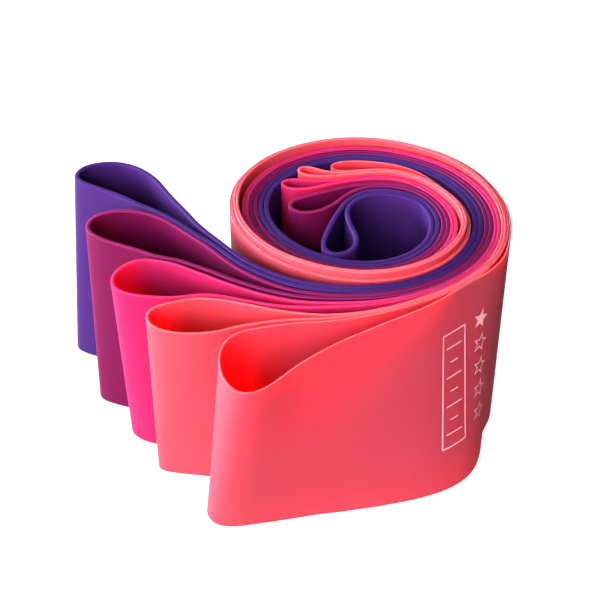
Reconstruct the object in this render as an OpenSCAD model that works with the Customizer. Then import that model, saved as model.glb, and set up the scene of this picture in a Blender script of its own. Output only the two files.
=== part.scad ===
// Set of five latex loop bands, stacked flat and rolled together, standing on their long edges.
//
// Each band is one endless strip. It runs along the roll as two layers that lie on each other,
// and at each end it turns back on itself in a teardrop loop: an open one outside the roll, where
// the five bands fan out, and a small one inside the roll.
//
// Everything is drawn in plan and raised by the width of the bands. The origin is the middle of
// the footprint, on the surface that the roll stands on, with +Z up.

/* [Bands] */
// Width of every band, which is the height of the standing roll
band_width = 50; // [30:1:75]
// Thickness of the coral band, the lightest, on the outside of the roll
coral_thickness = 0.35; // [0.25:0.05:0.35]
// Thickness of the salmon band
salmon_thickness = 0.5; // [0.3:0.05:0.5]
// Thickness of the pink band
pink_thickness = 0.7; // [0.5:0.05:0.7]
// Thickness of the plum band
plum_thickness = 0.9; // [0.7:0.05:0.9]
// Thickness of the indigo band, the heaviest, on the inside of the roll
indigo_thickness = 1.1; // [0.8:0.05:1.1]

/* [Roll] */
// Free space between two neighbouring bands in the roll
band_gap = 0.15; // [0.05:0.01:0.15]
// Free space between the two layers of one band in the roll
layer_gap = 0.08; // [0.03:0.01:0.08]
// Steps along a curve from one of its points to the next
curve_steps = 4; // [2:1:8]

/* [Hidden] */

// The stack is listed from the outside of the roll to its inside.
CORAL = 0;
SALMON = 1;
PINK = 2;
PLUM = 3;
INDIGO = 4;
thickness = [coral_thickness, salmon_thickness, pink_thickness, plum_thickness, indigo_thickness];

// ---- Path of the stack ----

// Middle of the roll in plan
roll_centre = [12.9, 33.8];

// Angle between two stations of the spiral
station_angle = 15;

// Angle of the first station: the stack enters the roll at the front and turns anticlockwise
entry_angle = -60;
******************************
▶ [Work to do] Only the lines from the first line of the material above through the line that contains "indigo_thickness = 1.1; // [0.8:0.05:1.1]" should be quoted, each one exactly.

▶ [Finished answer]
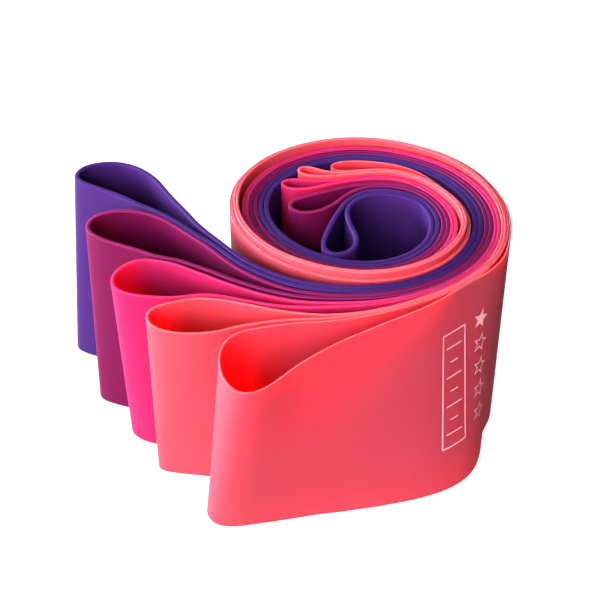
Reconstruct the object in this render as an OpenSCAD model that works with the Customizer. Then import that model, saved as model.glb, and set up the scene of this picture in a Blender script of its own. Output only the two files.
=== part.scad ===
// Set of five latex loop bands, stacked flat and rolled together, standing on their long edges.
//
// Each band is one endless strip. It runs along the roll as two layers that lie on each other,
// and at each end it turns back on itself in a teardrop loop: an open one outside the roll, where
// the five bands fan out, and a small one inside the roll.
//
// Everything is drawn in plan and raised by the width of the bands. The origin is the middle of
// the footprint, on the surface that the roll stands on, with +Z up.

/* [Bands] */
// Width of every band, which is the height of the standing roll
band_width = 50; // [30:1:75]
// Thickness of the coral band, the lightest, on the outside of the roll
coral_thickness = 0.35; // [0.25:0.05:0.35]
// Thickness of the salmon band
salmon_thickness = 0.5; // [0.3:0.05:0.5]
// Thickness of the pink band
pink_thickness = 0.7; // [0.5:0.05:0.7]
// Thickness of the plum band
plum_thickness = 0.9; // [0.7:0.05:0.9]
// Thickness of the indigo band, the heaviest, on the inside of the roll
indigo_thickness = 1.1; // [0.8:0.05:1.1]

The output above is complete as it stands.